Episode Seven – Bohr’s Philosophy


Rejection of Causality

“These disintegrations [within nuclei] , so far as we are able to judge from all evidence, take place without any external cause.  If we have a given number of radium atoms, we can merely say that there is a definite probability that a certain fraction of them will break down during  the next second.” [2]

Is any justification given for this acausal statement? No, of course not.  There can be no justification for this.

If something takes place, then there is a cause and evidence can be found for what that cause might be. There can be no evidence that something takes place without a cause.

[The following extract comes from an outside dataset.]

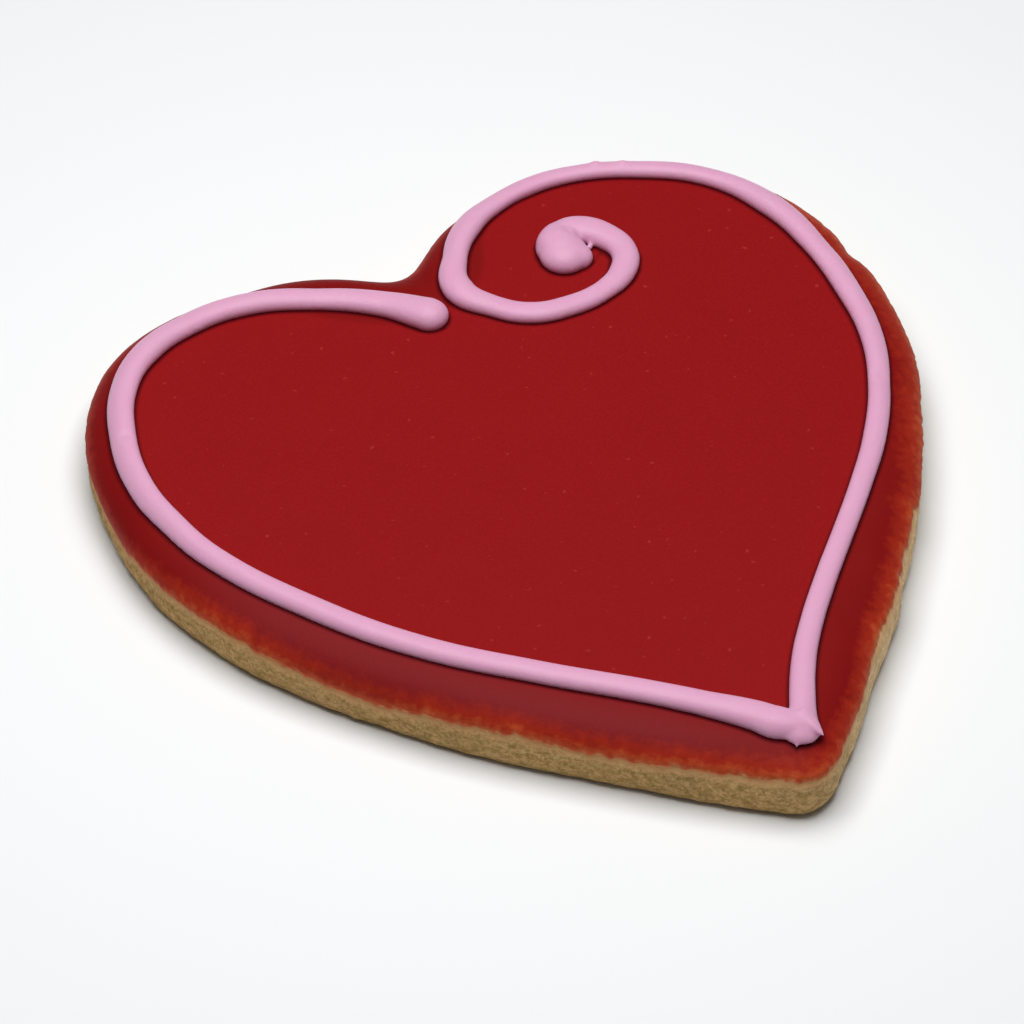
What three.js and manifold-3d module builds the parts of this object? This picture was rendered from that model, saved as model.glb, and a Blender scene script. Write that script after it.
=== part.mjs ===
// An iced sugar cookie, standing alone: a heart-shaped biscuit, its coat of red icing and a piped pink line.
// Millimetres, +Z up. It lies flat, its tip towards -Y and its lobes towards +Y.
// The origin is the middle of its footprint, on the surface that it lies on.
import * as THREE from 'three';
import { mergeVertices } from 'three/addons/utils/BufferGeometryUtils.js';
import Module from 'manifold-3d';

// The whole cookie
const WIDTH = 90;
const LENGTH = 94.24;
const HEIGHT = 8.16; // from the floor to the flat of the icing

// The cutter's outline, given for one half: from the cleft over a lobe and down its side to the tip
const CLEFT_DEPTH = 7; // below the lobes' tops
const CLEFT_BOW = 4.25;
const LOBE_X = 21.9; // a lobe's top, from the middle line
const LOBE_BOW_IN = 16.5;
const LOBE_BOW_OUT = 11.4;
const WIDEST_Y = 16.6;
const SIDE_BOW_UP = 22.1;
const SIDE_BOW_DOWN = 25.5;
const TIP_ANGLE = THREE.MathUtils.degToRad(47.9); // between a side and the middle line
const TIP_BOW = 18.7;
const TIP_ROUND = 4.5; // from the sides' corner back to where the blunt tip starts

// The section through its edge: a low wall, then a wide soft shoulder up to the flat
const WALL_TOP = 5;
const SHOULDER_IN = 5.2;
const SHOULDER_STEPS = 5;
const FOOT = [[0.9, 0], [0.25, 0.45], [0, 1.5]]; // the baked bottom edge: how far in, how high
const AROUND = 144; // points round the edge
const EDGE_WAVES = [ // waves round, share, turn
  [3, 0.0005, 1.7], [5, 0.0008, 4.6], [6, 0.0014, 4.93],
  [7, 0.0009, 4.56], [9, 0.001, 2.55], [12, 0.0013, 3.36],
];

// The red coat
const COAT = 1.2; // its thickness on top
const SKIRT = 0.3; // its thickness on the wall
const HEM = 5.3; // the middle height of its hem, which is lowest in front and climbs on the right
const HEM_WAVES = [
  [1, 0.8, 4.16], [2, 0.28, 1.59], [3, 0.18, 6.0], [6, 0.13, 3.16], [8, 0.13, 0.17], [10, 0.21, 5.0],
];
const FIT = 0.1; // left open between the pieces

// The piped line: a round bead, pressed a little flat by its own weight
const BEAD_WIDTH = 3;
const BEAD_RISE = 1.5; // of a bead of that width, above the icing
const BEAD_LIFT = 0.33; // the share of its rise by which its widest level lies above the icing
const BEAD_SIDES = 10;
const BEAD_STEP = 2.2;

// The right stroke starts in a blob, curls out round it, and then follows the edge to the tip.
// Stations are [x, y, width] on the curl, and [way from cleft to tip, how far in, width] at the edge.
const BLOB = [[16, 33.3, 5.3], [16.5, 32.3, 5.1], [17.3, 31.6, 3.5]];
const CURL = [
  [15.8, 34, 3.6], [17.5, 35.5, 3], [19.9, 35, 2.8], [21.5, 32.6, 3.1], [21.9, 29.6, 3.1], [20.3, 26.9, 3],
  [16.8, 25.2, 2.6], [12.4, 24.9, 2.7], [8.2, 26, 2.8], [5.2, 29, 2.8], [3.3, 32.9, 3.5], [5.7, 38, 2.8],
];
const RIGHT_EDGE = [
  [0.08, 4, 3.4], [0.14, 2.7, 3.2], [0.19, 3.3, 2.7], [0.24, 4, 2.6], [0.3, 3.7, 2.7], [0.36, 3.9, 3.2],
  [0.42, 4.5, 2.9], [0.48, 4.8, 2.8], [0.54, 4.6, 2.6], [0.6, 4.9, 2.5], [0.66, 5.4, 2.5],
  [0.72, 6.4, 2.5], [0.78, 7.2, 2.4], [0.84, 7.6, 2.5], [0.9, 7.5, 2.5], [0.94, 6.8, 2.7], [0.98, 4.9, 2.8],
];

// The left stroke starts beside the cleft with a club-shaped end
const LEFT_EDGE = [
  [0.015, 9.4, 4.4], [0.05, 8.3, 3.3], [0.1, 6.8, 2.8], [0.15, 4.3, 3.3], [0.2, 3.7, 3.3],
  [0.24, 3.4, 3.5], [0.28, 3.5, 3.2], [0.34, 3.7, 2.9], [0.4, 3.7, 2.8], [0.45, 4.3, 2.7],
  [0.5, 4.8, 2.7], [0.6, 5.7, 2.8], [0.7, 5.8, 2.8], [0.8, 6.6, 2.8], [0.9, 6.9, 2.9],
  [0.94, 6.6, 3.1], [0.98, 5.8, 3.6],
];

// Where the two strokes run together the bead is torn off in two small points
const JOIN = [0.6, -42, 3.8];
const TORN_POINTS = [[1.9, -44.6, 0.7], [-1.1, -44.1, 0.8]];
const TORN_ROOT = 2.8; // the width at which a torn point leaves the bead

const BISCUIT_COLOUR = 0xb38b55;
const RED_COLOUR = 0x8e1d1f;
const PINK_COLOUR = 0xe3a6c7;

// The outline moved in by inset, as a closed shape that starts at the cleft and runs clockwise
function heart(inset) {
  const side = WIDTH / 2 - inset;
  const shrink = side / (WIDTH / 2);
  const top = LENGTH / 2 - inset;
  const cleft = top - CLEFT_DEPTH;
  const corner = -LENGTH / 2 - TIP_ROUND * Math.cos(TIP_ANGLE) / 2 + inset / Math.sin(TIP_ANGLE);
  const fromCorner = (reach) => [reach * Math.sin(TIP_ANGLE), corner + reach * Math.cos(TIP_ANGLE)];
  const [bowX, bowY] = fromCorner(TIP_BOW * shrink);
  const [roundX, roundY] = fromCorner(TIP_ROUND);
  const lobe = LOBE_X * shrink;
  const lobeIn = (LOBE_X - LOBE_BOW_IN) * shrink;
  const lobeOut = (LOBE_X + LOBE_BOW_OUT) * shrink;
  const above = WIDEST_Y + SIDE_BOW_UP * shrink;
  const below = WIDEST_Y - SIDE_BOW_DOWN * shrink;
  return new THREE.Shape()
    .moveTo(0, cleft)
    .bezierCurveTo(CLEFT_BOW * shrink, cleft, lobeIn, top, lobe, top)
    .bezierCurveTo(lobeOut, top, side, above, side, WIDEST_Y)
    .bezierCurveTo(side, below, bowX, bowY, roundX, roundY)
    .quadraticCurveTo(0, corner, -roundX, roundY)
    .bezierCurveTo(-bowX, bowY, -side, below, -side, WIDEST_Y)
    .bezierCurveTo(-side, above, -lobeOut, top, -lobe, top)
    .bezierCurveTo(-lobeIn, top, -CLEFT_BOW * shrink, cleft, 0, cleft);
}

// A sum of waves round the cookie, for what is uneven by hand
function waves(list, turn) {
  return list.reduce((sum, [count, size, start]) => sum + size * Math.cos(count * turn + start), 0);
}

// One level of a solid that follows the edge: heightAt gives its height at each turn round the cookie
function level(inset, heightAt) {
  return heart(inset).getSpacedPoints(AROUND).slice(0, AROUND).map((point, i) => {
    const turn = 2 * Math.PI * i / AROUND;
    const share = 1 + waves(EDGE_WAVES, turn);
    return new THREE.Vector3(point.x * share, point.y * share, heightAt(turn));
  });
}

// The levels of a shoulder: a quarter of an ellipse from the wall, outer in, up to the flat at top
function shoulder(outer, top) {
  return Array.from({ length: SHOULDER_STEPS + 1 }, (_, step) => {
    const angle = step / SHOULDER_STEPS * Math.PI / 2;
    const inset = SHOULDER_IN - (SHOULDER_IN - outer) * Math.cos(angle);
    const height = WALL_TOP + (top - WALL_TOP) * Math.sin(angle);
    return level(inset, () => height);
  });
}

// The height of the icing at a distance in from the edge
function icingHeight(inset) {
  const run = Math.max(0, 1 - inset / SHOULDER_IN);
  return WALL_TOP + (HEIGHT - WALL_TOP) * Math.sqrt(1 - run * run);
}

// A closed geometry through rings of equally many points, with a fan over its first and its last ring
function loft(rings) {
  const count = rings[0].length;
  const total = (ring) => ring.reduce((sum, point) => sum.add(point), new THREE.Vector3());
  const middle = (ring) => total(ring).divideScalar(count);
  const points = [...rings.flat(), middle(rings[0]), middle(rings.at(-1))];
  const end = (rings.length - 1) * count;
  const faces = [];
  for (let i = 0; i < count; i++) {
    const next = (i + 1) % count;
    faces.push(points.length - 2, next, i);
    faces.push(points.length - 1, end + i, end + next);
    for (let row = 0; row < end; row += count) {
      faces.push(row + i, row + next, row + count + next);
      faces.push(row + i, row + count + next, row + count + i);
    }
  }
  const volume = faces.reduce((sum, face, k) => {
    return k % 3 ? sum : sum + points[face].dot(points[faces[k + 1]].clone().cross(points[faces[k + 2]]));
  }, 0);
  const geometry = new THREE.BufferGeometry().setFromPoints(points);
  geometry.setIndex(volume < 0 ? faces.reverse() : faces);
  return geometry;
}

// A solid slab with the baked foot, the wall and the shoulder
function slab(outer, top) {
  const foot = FOOT.map(([inset, height]) => level(outer + inset, () => height));
  return loft([...foot, ...shoulder(outer, top)]);
}

// The bead's section: half its width, half its height, and how high its widest level is above the icing
function beadSection(width) {
  const rise = BEAD_RISE * Math.sqrt(width / BEAD_WIDTH);
  return { across: width / 2, up: rise * (1 - BEAD_LIFT), lift: rise * BEAD_LIFT };
}

// The height of the icing under a point of the piped line
const EDGE = heart(0).getSpacedPoints(AROUND);
function icingUnder(x, y) {
  const here = new THREE.Vector2(x, y);
  return icingHeight(Math.min(...EDGE.map((point) => point.distanceTo(here))));
}

// A bead through stations of [x, y, width], which the curve carries in its three coordinates
function bead(stations) {
  const curve = new THREE.CatmullRomCurve3(stations.map((station) => new THREE.Vector3(...station)));
  const steps = Math.round(curve.getLength() / BEAD_STEP);
  const rings = Array.from({ length: steps + 1 }, (_, step) => {
    const { x, y, z: width } = curve.getPointAt(step / steps);
    const ahead = curve.getTangentAt(step / steps).setZ(0).normalize();
    const section = beadSection(width);
    return Array.from({ length: BEAD_SIDES }, (_, side) => {
      const angle = 2 * Math.PI * side / BEAD_SIDES;
      const across = section.across * Math.cos(angle);
      const height = icingUnder(x, y) + section.lift + section.up * Math.sin(angle);
      return new THREE.Vector3(x - ahead.y * across, y + ahead.x * across, height);
    });
  });
  return loft(rings);
}

// The rounded drop that a bead starts or ends with
function drop([x, y, width]) {
  const section = beadSection(width);
  return new THREE.SphereGeometry(1, 12, 8)
    .scale(section.across, section.across, section.up)
    .translate(x, y, icingUnder(x, y) + section.lift);
}

// Stations beside the edge, on the right half for side 1 and on the left half for side -1
function edgeStations(list, side) {
  return list.map(([way, inset, width]) => {
    const { x, y } = heart(inset).getPointAt(way / 2);
    const share = 1 + waves(EDGE_WAVES, side * Math.PI * way);
    return [side * x * share, y * share, width];
  });
}

const wasm = await Module();
wasm.setup();

function toSolid(geometry) {
  const bare = geometry.clone();
  bare.deleteAttribute('normal');
  bare.deleteAttribute('uv');
  const merged = mergeVertices(bare, 1e-4);
  const mesh = new wasm.Mesh({
    numProp: 3,
    vertProperties: new Float32Array(merged.attributes.position.array),
    triVerts: new Uint32Array(merged.index.array),
  });
  return new wasm.Manifold(mesh);
}

function toGeometry(solid) {
  const { vertProperties, triVerts } = solid.getMesh();
  const geometry = new THREE.BufferGeometry();
  geometry.setAttribute('position', new THREE.BufferAttribute(vertProperties, 3));
  geometry.setIndex(new THREE.BufferAttribute(triVerts, 1));
  return geometry;
}

// All that lies below the hem, or below a surface a little lower
function belowHem(lower) {
  const height = (turn) => HEM + waves(HEM_WAVES, turn) - lower;
  return toSolid(loft([level(-1, () => -1), level(-1, height)]));
}

// Up to the hem the biscuit fills its outline, and above it it stays lower, under the icing
function biscuit() {
  const shown = toSolid(slab(SKIRT / 2, HEIGHT - SKIRT)).intersect(belowHem(FIT));
  return toGeometry(shown.add(toSolid(slab(SKIRT / 2, HEIGHT - COAT))));
}

// The coat is the skin over the biscuit, from the hem up
function coat() {
  const whole = toSolid(slab(-SKIRT / 2, HEIGHT)).subtract(belowHem(0));
  return toGeometry(whole.subtract(toSolid(slab(SKIRT / 2 - FIT, HEIGHT - COAT + FIT))));
}

// The piped line is one piece: both strokes and their ends run together, and lie on the icing
function piping() {
  const right = [...CURL, ...edgeStations(RIGHT_EDGE, 1), JOIN];
  const left = [...edgeStations(LEFT_EDGE, -1), JOIN];
  const torn = TORN_POINTS.map((point) => [[point[0] / 2, JOIN[1], TORN_ROOT], point]);
  const beads = [right, left, ...torn].map(bead);
  const drops = [...BLOB, left[0], JOIN].map(drop);
  const joined = [...beads, ...drops].map(toSolid).reduce((whole, piece) => whole.add(piece));
  return toGeometry(joined.subtract(toSolid(slab(-SKIRT / 2 - FIT, HEIGHT + FIT))));
}

function piece(name, geometry, color, roughness) {
  const material = new THREE.MeshStandardMaterial({ color, roughness, metalness: 0 });
  const mesh = new THREE.Mesh(geometry, material);
  mesh.name = name;
  return mesh;
}

const group = new THREE.Group();
group.add(piece('biscuit', biscuit(), BISCUIT_COLOUR, 0.95));
group.add(piece('red_icing', coat(), RED_COLOUR, 0.45));
group.add(piece('pink_piping', piping(), PINK_COLOUR, 0.55));

export default group;
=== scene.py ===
# %% [markdown]
# # A heart cookie with red icing and a piped pink line
# The cookie has three pieces, one on top of the other: the baked biscuit, a coat of red icing that
# runs over its edge, and one line of pink icing, piped by hand. Their sizes are fixed by a packed
# model, the frame, and each piece here stands for the solid of the same place in that frame.
# Everything is in metres; a length given in millimetres is multiplied by MM.

# %% Load the frame
import math

import bpy
import numpy as np
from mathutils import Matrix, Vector, kdtree, noise


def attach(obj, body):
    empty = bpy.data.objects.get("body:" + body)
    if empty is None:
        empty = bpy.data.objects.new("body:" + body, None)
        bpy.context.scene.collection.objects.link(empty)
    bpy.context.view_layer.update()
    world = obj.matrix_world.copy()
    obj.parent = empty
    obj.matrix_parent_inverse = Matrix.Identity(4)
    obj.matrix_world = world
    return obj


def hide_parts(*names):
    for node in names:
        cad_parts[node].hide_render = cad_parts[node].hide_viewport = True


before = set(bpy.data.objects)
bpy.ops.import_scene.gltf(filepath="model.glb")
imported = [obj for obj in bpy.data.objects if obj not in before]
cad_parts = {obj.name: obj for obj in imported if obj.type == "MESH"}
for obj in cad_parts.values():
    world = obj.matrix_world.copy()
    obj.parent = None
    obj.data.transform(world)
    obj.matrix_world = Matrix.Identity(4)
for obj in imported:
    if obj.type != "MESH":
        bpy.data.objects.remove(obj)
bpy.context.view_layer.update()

MM = 0.001

# %% [markdown]
# ## Camera
# A long lens from 0.9 m away, looking down at the cookie from its lower left, draws it almost without
# perspective: its near edge and its far edge keep the same scale. A short lens close by would make the
# tip too large, and an orthographic camera would leave out the little depth that there is.

# %% Place the camera
VIEW_AZIMUTH = math.radians(-29.92)
VIEW_ELEVATION = math.radians(43.75)
VIEW_DISTANCE = 0.9
LOOK_AT = Vector((-4.5 * MM, 7.93 * MM, 0))
LENS = 297.4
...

Probability is not a cause nor does it explain anything.  Probability simply states that A will happen X out of Y times.  For instance, you can use probability to calculate that if you roll a normal six-sided die, then you will get a result of six about one in six times.

Probability is properly used when the outcome of some event is not known for certain in advance.  There are many reasons why this uncertainty might exist.

It might be because the system is very complicated and it would be impractical to account for every possible factor required to predict the outcome.

Or, it might be because we lack sufficient knowledge of the workings of the event to be certain what the result might be.  But, we know enough to approximate how often certain outcomes will occur.

Probability is, therefore, a mathematical method used to approximate the relative frequency of outcomes.  It is an abstraction and does not have any actual explanatory power.

Probability cloud

Quantum physics treats an electron as a “probability cloud”. As though its location is smeared throughout space.

But, due to the influence of the likes of Bohr, probability is now alleged to have just that, explanatory power.  Physicists treat probability as though it can explain how things like nuclear decay work or why electrons are *here* and not *there*.

Why did Bohr assert that probability is the cause of things? Because he had given up on physical causality, that is a connection between events in the physical world.

But, he wanted some kind of “explanation” for why things happen. If there is no physical cause for something, then it is often seen as convenient to pretend that it just happened by chance.

Which is essentially what he did when he abandoned physical causality and embraced probability.  There is no causal reason why things happen, they just happen according to chance, as described by probability functions!

But, this is as good as no explanation at all.